## DO THIS
Begin with the first line of the listing and quote every line through the one containing "return flat(d[2], d[3], d[4])"; give only those lines.
------------------------------------------------
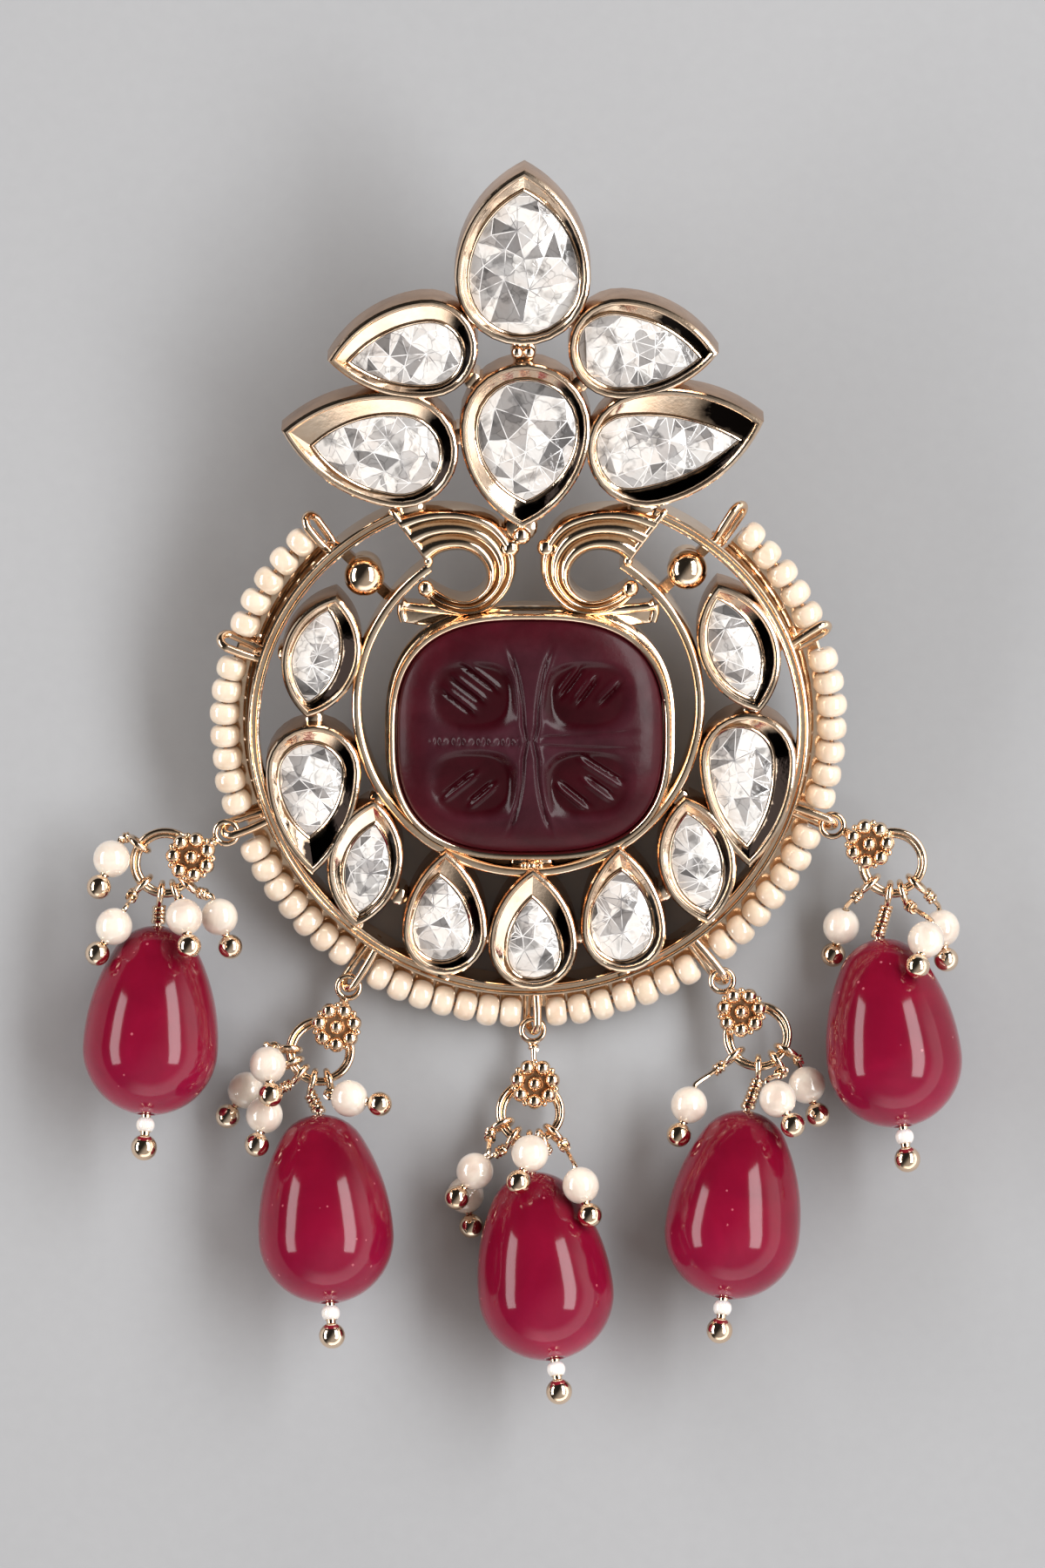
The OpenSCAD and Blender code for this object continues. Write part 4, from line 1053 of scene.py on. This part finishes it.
def flower(i):
    g = HANG[i]
    e = EYES[g[0]]
    tip = lift(e[0], e[1], 1.4)
    b = on_ring(g, bail_t(g), RING_R)
    f = flower_at(g)
    d = f - tip
    az = math.atan2(d[1], d[0])
    u = Vector((math.cos(az), math.sin(az), 0))
    part = Part()
    loop = tip + u * 0.45 + Vector((0, 0, 0.02))
    tube(part, circle_pts(0.6, 26, Matrix.Translation(loop)), 0.16, n=10, closed=True)
    tube(part, [loop + u * 0.6, f - u * 0.9], 0.15, n=10)
    coil(part, loop + u * 0.66, u, 2, 0.2, 0.1, 0.2)
    place = Matrix.Translation(f) @ Matrix.Rotation(rad(g[3]), 4, "Z")
    # disc with seven granules and small ones between them
    # the disc takes the darker gold of painted shade
    lathe(part, [(0.0, -0.14), (0.85, -0.14), (0.9, -0.08), (0.85, -0.02), (0.5, -0.06), (0.0, -0.06)], 30, place=place, mat=1)
    ball(part, (0, 0, 0.20), 0.38, 20, 12, place=place)
    for k in range(7):
        a = rad(12 + 360 / 7 * k)
        ball(part, (0.95 * math.cos(a), 0.95 * math.sin(a), 0.08), 0.42, 20, 12, place=place)
        a = rad(12 + 360 / 7 * (k + 0.5))
        ball(part, (1.16 * math.cos(a), 1.16 * math.sin(a), 0.0), 0.17, 14, 9, place=place)
    bail = Matrix.Translation(b) @ Matrix.Rotation(rad(g[7] + bail_t(g)), 4, "Z") @ Matrix.Rotation(rad(90), 4, "X")
    tube(part, circle_pts(0.52, 24, bail), 0.17, n=10, closed=True)
    return piece(part, f"granulated_flower_{i + 1}", [GOLD_WIRE, GOLD_RECESS_SHADED], [f"connector_{i + 1}"])


def split_ring(i):
    g = HANG[i]
    place = ring_place(g)
    part = Part()
    turns = 2.0
    n = 96
    pts = []
    for k in range(n + 1):
        a = 2 * math.pi * turns * k / n + 0.6
        t = 2 * k / n - 1
        r = RING_R + 0.13 * max(-1.0, min(1.0, t * 3))
        pts.append(place @ Vector((r * math.cos(a), r * math.sin(a), 0.11 * t)))
    tube(part, pts, 0.165, n=12)
    return piece(part, f"double_ring_{i + 1}", [GOLD_WIRE], [f"jump_ring_{i + 1}"])


def ball_of(d):
    v = Vector((d[5] - d[2], d[6] - d[3], d[7] - d[4])).normalized()
    return flat(d[2], d[3], d[4]) + v * (PEARL_R + DANGLE_BALL_R + GAP)


def head_pins(i):
    g = HANG[i]
    part = Part()
    for d in DANGLES:
        if d[0] != i:
            continue
        out = on_ring(g, d[1], RING_R + LOOP_OFF + LOOP_R)
        p = flat(d[2], d[3], d[4])
        q = ball_of(d)
        u = (q - p).normalized()
        bend = p - u * (PEARL_R + 0.22)
        ring_loop(part, g, d[1])
        line = spline([out, out.lerp(bend, 0.5) + Vector((0, 0, 0.04)), bend, p - u * (PEARL_R - 0.1)], 5)
        tube(part, line, PIN_WIRE * 0.82, n=9)
        way = (bend - out)
        if way.length > 0.7:
            coil(part, out + way.normalized() * 0.06, way, 3, 0.23, 0.105, 0.21)
        else:
            coil(part, out + way.normalized() * 0.02, way, 2, 0.21, 0.10, 0.19)
        tube(part, [p - u * (PEARL_R - 0.1), q], PIN_WIRE, n=9)
        ball(part, (0, 0, 0), DANGLE_BALL_R, 26, 18, place=aim(q, u))
        lathe(part, [(0.0, -0.2), (0.24, -0.2), (0.3, -0.1), (0.24, 0.0), (0.0, 0.0)], 16, place=aim(q - u * (DANGLE_BALL_R + 0.02), u))
    return piece(part, f"ball_head_pins_{i + 1}", [GOLD], [f"dangle_pins_{i + 1}"])


def cluster(i):
    part = Part()
    rr = random.Random(60 + i)
    for d in DANGLES:
        if d[0] != i:
            continue
        p = flat(d[2], d[3], d[4])
        u = (ball_of(d) - p).normalized()
        bore = PIN_WIRE + GAP
        prof = [(bore, -PEARL_R * 0.7)]
        a0 = math.asin(bore / PEARL_R) * 1.15
        for t in range(23):
            a = a0 + (math.pi - 2 * a0) * t / 22
            prof.append((PEARL_R * math.sin(a), -PEARL_R * math.cos(a)))
        prof.append((bore, PEARL_R * 0.7))
        ph = rr.uniform(0, 6.3)
        lathe(part, prof, 36, place=aim(p, u), wob=lambda t, z, ph=ph: 1 - 0.012 + 0.012 * math.cos(2 * t + ph))
    return piece(part, f"pearl_cluster_{i + 1}", [PEARL], [f"dangle_pearls_{i + 1}"], angle=70)


def drop_profile():
    """(radius, height) with the round end below and a softly countersunk bore at each end."""
    def r_at(s):
        if s >= DROP_CUT:
            return math.sqrt(max(0.0, SMALL_R ** 2 - (s - DROP_CC) ** 2))
        if s >= 0:
            return math.sqrt(DROP_ARC ** 2 - s * s) - DROP_K
        return math.sqrt(max(0.0, DROP_R ** 2 - s * s))

    prof = []
    low = -math.sqrt(DROP_R ** 2 - (BORE_R + 0.1) ** 2)
    high = DROP_CC + math.sqrt(SMALL_R ** 2 - (BORE_R + 0.1) ** 2)
    prof.append((BORE_R, low + 0.5))
    prof.append((BORE_R + 0.01, low + 0.06))
    n = 30
    a0 = math.acos((BORE_R + 0.1) / DROP_R)
    for k in range(n):
        a = -a0 + a0 * k / n
        prof.append((DROP_R * math.cos(a), DROP_R * math.sin(a)))
    for k in range(26):
        s = DROP_CUT * k / 26
        prof.append((r_at(s), s))
    a1 = math.asin(min(1.0, (DROP_CUT - DROP_CC) / SMALL_R))
    a2 = math.acos((BORE_R + 0.1) / SMALL_R)
    for k in range(15):
        a = a1 + (a2 - a1) * k / 14
        prof.append((SMALL_R * math.cos(a), DROP_CC + SMALL_R * math.sin(a)))
    prof.append((BORE_R + 0.01, high - 0.05))
    prof.append((BORE_R, high - 0.5))
    return prof


def teardrop(i):
    g = HANG[i]
    part = Part()
    prof = drop_profile()
    val = [min(1.0, max(0.0, (z + DROP_R) / DROP_L)) for _, z in prof]
    lathe(part, prof, 72, place=along_drop(g), val=val)
    return piece(part, f"ruby_teardrop_{i + 1}", [RUBY], [f"drop_{i + 1}"], angle=60)


def teardrop_pin(i):
    g = HANG[i]
    u = drop_dir(g)
    top = drop_mid(g) - u * (DROP_TOP + 0.25)
    low = drop_mid(g) + u * (DROP_R + 2 * BEAD_R + 0.06 + END_BALL_R)
    out = on_ring(g, 0, RING_R + LOOP_OFF + LOOP_R)
    part = Part()
    ring_loop(part, g, 0)
    tube(part, spline([out, out.lerp(top, 0.5), top, top + u * 0.6], 5), PIN_WIRE + 0.02, n=10)
    way = top - out
    coil(part, out + way.normalized() * 0.04, way, max(2, int(way.length / 0.23)), 0.27, 0.115, 0.23)
    tube(part, [top + u * 0.3, low], BORE_R - 0.15, n=12)
    lathe(part, [(0.0, -0.3), (0.34, -0.2), (0.42, 0.0), (0.36, 0.14), (0.0, 0.16)], 20, place=aim(top, u))
    ball(part, (0, 0, 0), END_BALL_R, 30, 20, place=aim(low, u))
    return piece(part, f"teardrop_pin_{i + 1}", [GOLD], [f"drop_pin_{i + 1}"])


def small_beads():
    part = Part()
    for g in HANG:
        u = drop_dir(g)
        c = drop_mid(g) + u * (DROP_R + BEAD_R + 0.04)
        bore = BORE_R - 0.1 + GAP
        a0 = math.asin(bore / BEAD_R)
        prof = [(bore * (0.97), -0.2)]
        for t in range(13):
            a = a0 + (math.pi - 2 * a0) * t / 12
            prof.append((BEAD_R * math.sin(a) * 1.0, -BEAD_R * math.cos(a)))
        prof.append((bore * 0.97, 0.2))
        lathe(part, prof, 30, place=aim(c, u))
    return piece(part, "small_end_beads", [BEAD], ["end_beads"], angle=60)


def post():
    part = Part()
    place = IN_FRAME @ Matrix.Translation((POST_AT[0], POST_AT[1], -GAP)) @ Matrix.Rotation(math.pi, 4, "X")
    l = POST_L - GAP
    prof = [(0.0, 0.0), (PAD_R - 0.05, 0.0), (PAD_R, 0.06), (PAD_R, 0.3), (PAD_R - 0.1, 0.4), (0.75, 0.42), (0.55, 0.5), (POST_R, 0.7),
            (POST_R, l - 1.9), (POST_R - 0.09, l - 1.75), (POST_R - 0.09, l - 1.45), (POST_R, l - 1.3), (POST_R, l - 0.45), (POST_R - 0.12, l - 0.1), (POST_R - 0.28, l), (0.0, l)]
    lathe(part, prof, 32, place=place)
    return piece(part, "pad_and_post", [GOLD], ["ear_post"])


outer_rail()
seed_ledge()
inner_rail()
stone_cups()
solder()
bezel()
scrolls()
rail_balls()
eye_loops()
for k in range(len(STONES)):
    foil_stone(k)
carved_stone()
for k in range(len(RUNS)):
    seed_run(k)
for k in range(5):
    flower(k)
    split_ring(k)
    head_pins(k)
    cluster(k)
    teardrop(k)
    teardrop_pin(k)
small_beads()
post()

# ---------- floor, light and camera ----------


def floor():
    me = bpy.data.meshes.new("floor")
    s = 1.5
    me.from_pydata([(-s, -s, 0), (s, -s, 0), (s, s, 0), (-s, s, 0)], [], [(0, 1, 2, 3)])
    o = bpy.data.objects.new("floor", me)
    bpy.context.scene.collection.objects.link(o)
    m = Mat("pale_grey_paper", Roughness=0.75)
    m.b.inputs["Specular IOR Level"].default_value = 0.25
    cloud = m.ramp(m.noise(38.0, 3.0), [(0.3, (0.321, 0.334, 0.350)), (0.7, (0.339, 0.352, 0.368))])
    m.set(Base_Color=m.mix(0.25, cloud, m.ramp(m.noise(0.8, 4.0), [(0.3, (0.94, 0.94, 0.94)), (0.7, (1.04, 1.04, 1.04))]), "MULTIPLY"),
          Normal=m.bump(m.noise(0.7, 3.0), 0.02, 0.25))
    me.materials.append(m.m)


def strip(name, at, look, size, power, colour=(1, 1, 1)):
    l = bpy.data.lights.new(name, "AREA")
    l.shape = "RECTANGLE"
    l.size, l.size_y = size
    l.energy = power
    l.color = colour
    o = bpy.data.objects.new(name, l)
    z = (Vector(at) - Vector(look)).normalized()
    y = Vector((0, 1, 0))
    x = y.cross(z).normalized()
    y = z.cross(x)
    m = Matrix((x, y, z)).transposed().to_4x4()
    m.translation = Vector(at)
    o.matrix_world = m
    bpy.context.scene.collection.objects.link(o)


WORLD_LOW, WORLD_ROOM, WORLD_DARK, WORLD_SOFT, WORLD_BACK = 1.38, 0.42, 0.02, 0.56, 0.45


def world():
    w = bpy.data.worlds.new("studio")
    bpy.context.scene.world = w
    w.use_nodes = True
    t = w.node_tree
    t.nodes.clear()
    out = t.nodes.new("ShaderNodeOutputWorld")
    bg = t.nodes.new("ShaderNodeBackground")
    co = t.nodes.new("ShaderNodeTexCoord")

    def calc(op, a, b=0.0):
        n = t.nodes.new("ShaderNodeMath")
        n.operation = op
        for k, v in enumerate((a, b)):
            if isinstance(v, (int, float)):
                n.inputs[k].default_value = v
            else:
                t.links.new(v, n.inputs[k])
        return n.outputs[0]

    def step(v, a, b, c, d):
        n = t.nodes.new("ShaderNodeMapRange")
        n.interpolation_type = "SMOOTHSTEP"
        for k, x in (("From Min", a), ("From Max", b), ("To Min", c), ("To Max", d)):
            n.inputs[k].default_value = x
        t.links.new(v, n.inputs["Value"])
        return n.outputs["Result"]

    def along(d):
        n = t.nodes.new("ShaderNodeVectorMath")
        n.operation = "DOT_PRODUCT"
        n.inputs[1].default_value = d
        t.links.new(co.outputs["Generated"], n.inputs[0])
        return n.outputs["Value"]

    up = along((0, 0, 1))
    side = along((0.80, -0.60, 0))
    # what polished metal mirrors: a low white reflector to the right and below, a dim room above, near dark to the left
    low = calc("MULTIPLY", step(side, 0.0, 0.5, 0.0, WORLD_LOW), step(up, 0.28, 0.52, 1.0, 0.0))
    room = step(side, -0.3, 0.55, WORLD_DARK, WORLD_ROOM)
    # matt surfaces get a faint warm fill, and the wall behind the floor is plain and pale
    path = t.nodes.new("ShaderNodeLightPath")
    mirrored = calc("MULTIPLY", calc("ADD", low, room), path.outputs["Is Glossy Ray"])
    fill = calc("MULTIPLY", path.outputs["Is Diffuse Ray"], WORLD_SOFT)
    back = calc("MULTIPLY", path.outputs["Is Camera Ray"], WORLD_BACK)
    t.links.new(calc("ADD", calc("ADD", mirrored, fill), back), bg.inputs["Strength"])
    tint = t.nodes.new("ShaderNodeMix")
    tint.data_type = "RGBA"
    t.links.new(path.outputs["Is Diffuse Ray"], tint.inputs[0])
    tint.inputs[6].default_value = (1.0, 0.985, 0.965, 1.0)
    tint.inputs[7].default_value = (1.0, 0.86, 0.77, 1.0)
    t.links.new(tint.outputs[2], bg.inputs["Color"])
    t.links.new(bg.outputs[0], out.inputs[0])


floor()
world()
strip("key_strip_right", (0.33, 0.08, 0.37), (0, 0, 0), (0.19, 0.72), 3.8)
strip("fill_strip_left", (-0.44, 0.05, 0.22), (0, 0, 0), (0.15, 0.56), 1.9)

cam = bpy.data.cameras.new("camera")
cam.lens = 36 * 900 / 83.5
cam.sensor_width = 36
cam.clip_start, cam.clip_end = 0.05, 20
eye = bpy.data.objects.new("camera", cam)
eye.location = (0.0, 0.0, 0.906)
bpy.context.scene.collection.objects.link(eye)
bpy.context.scene.camera = eye
view = bpy.context.scene.view_settings
view.view_transform = "Standard"
view.look = "None"
view.exposure = 0.0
------------------------------------------------
## RESPONSE FOR THIS EXERCISE
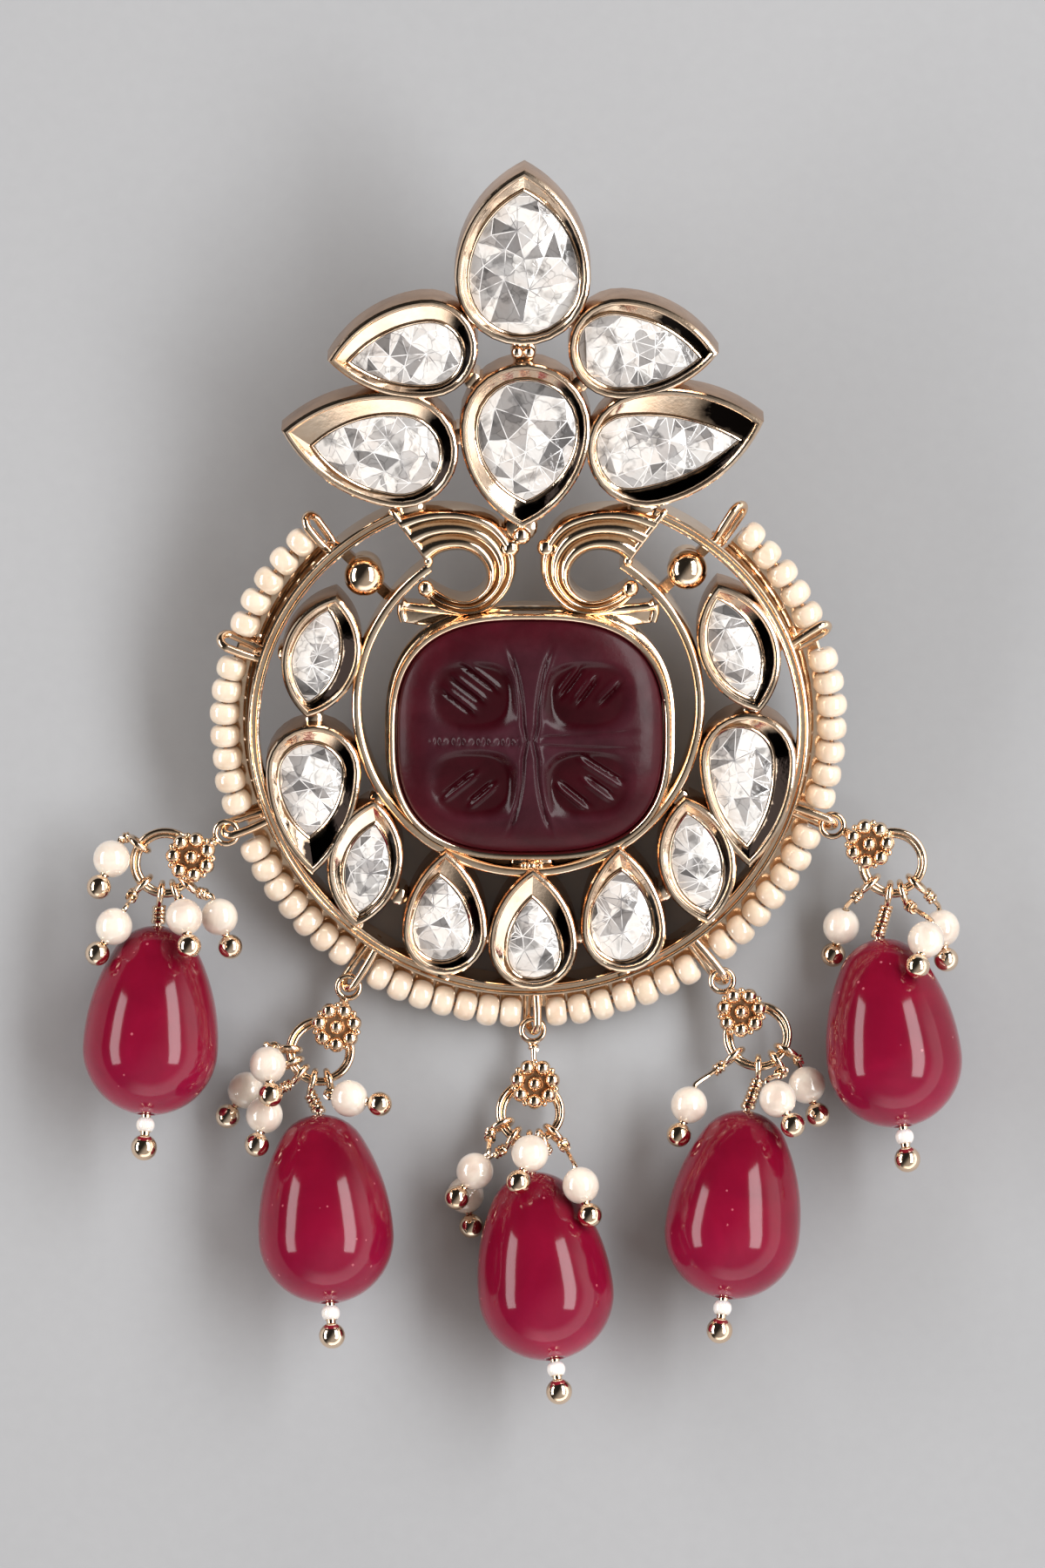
The OpenSCAD and Blender code for this object continues. Write part 4, from line 1053 of scene.py on. This part finishes it.
def flower(i):
    g = HANG[i]
    e = EYES[g[0]]
    tip = lift(e[0], e[1], 1.4)
    b = on_ring(g, bail_t(g), RING_R)
    f = flower_at(g)
    d = f - tip
    az = math.atan2(d[1], d[0])
    u = Vector((math.cos(az), math.sin(az), 0))
    part = Part()
    loop = tip + u * 0.45 + Vector((0, 0, 0.02))
    tube(part, circle_pts(0.6, 26, Matrix.Translation(loop)), 0.16, n=10, closed=True)
    tube(part, [loop + u * 0.6, f - u * 0.9], 0.15, n=10)
    coil(part, loop + u * 0.66, u, 2, 0.2, 0.1, 0.2)
    place = Matrix.Translation(f) @ Matrix.Rotation(rad(g[3]), 4, "Z")
    # disc with seven granules and small ones between them
    # the disc takes the darker gold of painted shade
    lathe(part, [(0.0, -0.14), (0.85, -0.14), (0.9, -0.08), (0.85, -0.02), (0.5, -0.06), (0.0, -0.06)], 30, place=place, mat=1)
    ball(part, (0, 0, 0.20), 0.38, 20, 12, place=place)
    for k in range(7):
        a = rad(12 + 360 / 7 * k)
        ball(part, (0.95 * math.cos(a), 0.95 * math.sin(a), 0.08), 0.42, 20, 12, place=place)
        a = rad(12 + 360 / 7 * (k + 0.5))
        ball(part, (1.16 * math.cos(a), 1.16 * math.sin(a), 0.0), 0.17, 14, 9, place=place)
    bail = Matrix.Translation(b) @ Matrix.Rotation(rad(g[7] + bail_t(g)), 4, "Z") @ Matrix.Rotation(rad(90), 4, "X")
    tube(part, circle_pts(0.52, 24, bail), 0.17, n=10, closed=True)
    return piece(part, f"granulated_flower_{i + 1}", [GOLD_WIRE, GOLD_RECESS_SHADED], [f"connector_{i + 1}"])


def split_ring(i):
    g = HANG[i]
    place = ring_place(g)
    part = Part()
    turns = 2.0
    n = 96
    pts = []
    for k in range(n + 1):
        a = 2 * math.pi * turns * k / n + 0.6
        t = 2 * k / n - 1
        r = RING_R + 0.13 * max(-1.0, min(1.0, t * 3))
        pts.append(place @ Vector((r * math.cos(a), r * math.sin(a), 0.11 * t)))
    tube(part, pts, 0.165, n=12)
    return piece(part, f"double_ring_{i + 1}", [GOLD_WIRE], [f"jump_ring_{i + 1}"])


def ball_of(d):
    v = Vector((d[5] - d[2], d[6] - d[3], d[7] - d[4])).normalized()
    return flat(d[2], d[3], d[4]) + v * (PEARL_R + DANGLE_BALL_R + GAP)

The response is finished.